Konuşmanın devamında Sürücü, şu ifadelere yer verdi:
“Bunun yanında çocuklara çok kitap okumak gibi. Sürekli tekrar ederek çocuğu zorlamamak gerekir. Çocuklar zaten 3 ay okula gidiyor. Ders kitabı da olsa, başka bir kitap da olsa, yardımcı kitap da olsa sürekli okumakla meşgul, yazmakla meşgul. O zaman bu çocuğu biraz dinlendirelim. Dinlendirir iken okumayı bırakmalı mı? Hayır, okumayı bırakmamalı, okumaya devam etmeli ama çocuğu oyunundan koparıp okumaya göndermeye kalkışırsak buna böyle bir program yaparsak o zaman o çocuk okumaz, okusa da isteyerek okumaz. O zaman çocuk, önce olarak oynasın, fiziki olarak yorulsun. Yorulup yarım saat dinlendikten sonra o çocuk evde zaten kitap okuma ihtiyacı hisseder. Ama gözü dışarıda olan, kulağı dışarıdaki seslerde olan çocuğa 'evde otur, kitap oku' dersek bu o çocuğa ceza olur. Ceza verdiğimiz çocuk da okumaz.”
“Çocuk yaptığı her hareketi kendine göre doğru olduğu için yapar”
Anne babaların yanlışa düştükleri bazı konular olduğunun altını çizen Sürücü, “Çocuk kendilerine göre yaramazlık yapıyor. Aslında bu insanın fıtratında olan şeydir. Çocuk yaptığı işi kendince doğru bildiği için, olması gereken kabul ettiği için yapar. Yanlışsa anne babanın o yanlışı ona anlatması gerekir. Sonra ısrarla devam ediyorsa hak mahrumiyeti ile bir ceza verilir. Ondan sonra başka bir iş yaptırılır. Yani o çocuğu o yaramazlıktan kurtarmak için tedbir almak gerekir. Tedbir almadan çocuğa doğrusunu öğretmeden doğrusunu anlatmadan yapması gerekeni öğretmeden ceza, sınır ve yasak olmaz. Yasaktan önce gerekli olan şey doğruyu ve iyiyi öğretmek ve rehber olmak. Anne baba çocuğa iyilikte, doğrulukta, güzellikte rehber olduktan sonra yanlış yaparsa ona göre tedbirini alır. Anne babalar çocuğa kesinlikle ceza olarak kitap okutmamalı. Kitaptan koparmanın en önemli adımıdır. Ona bir yaptırım uygulamamız gerektiği zaman o yaptırımı ders çalışmak ya da kitap okumak olarak uygulamamalıyız.” şeklinde belirtti.

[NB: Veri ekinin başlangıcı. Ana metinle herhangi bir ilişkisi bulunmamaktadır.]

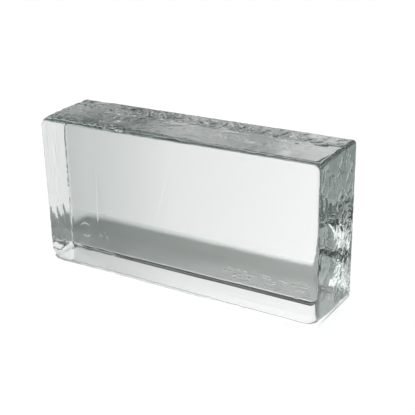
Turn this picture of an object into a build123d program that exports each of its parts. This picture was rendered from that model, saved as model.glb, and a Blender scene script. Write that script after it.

“Kitap okumayı sevdirmek için yapmamız gereken şey önce anne babaların ellerindeki telefondan kendilerini kurtulmasıdır”
Son olarak Sürücü, “Kitap okumayı sevdirmek için yapmamız gereken şey önce anne babaların ellerindeki telefondan, kumandadan kendilerinin kurtulmasıdır. Eğer çocuğun kitap okumasını istiyorsak, davranışlarını iyiye yönlendirmesini istiyorsak bizim ona davranışlarımızla ve konuşmamızla iyi örnek olmamız gerekir. Kitap okuması gerekiyorsa da bizim okuduğumuzu görmesi gerekir. En azından, eğer alıp bir kitap okumuyorsak bile gazete okuduğumuzu görsün, dergi okuduğumuzu görsün. Yani bizim bir şey okuduğumuzu görsün. Anne baba olarak biz bir şey okuyorsak çocukta bir şey okur, bizi örnek alır. Çünkü çocuk görerek öğrenir. Karşıdakinin gördüğünü taklit ederek öğrenir. O zaman biz bir şey okuyorsak, bizim masamızda kitabımız varsa, bizim sehpamızın üzerine günlük gazetemiz varsa, dergimiz varsa oturup okuyorsak ve karıştırıyor isek çocuk da bunu yapar. Ama biz bunu yapmıyorsa, çocuğa oku diyorsak o cezadır. O zaman biz tatilde çocuklarımıza önce çocukluklarını yaşamaları için fırsat vereceğiz. Sonra onlara örnek olup iyilikte onları yönlendireceğiz.” şeklinde konuştu.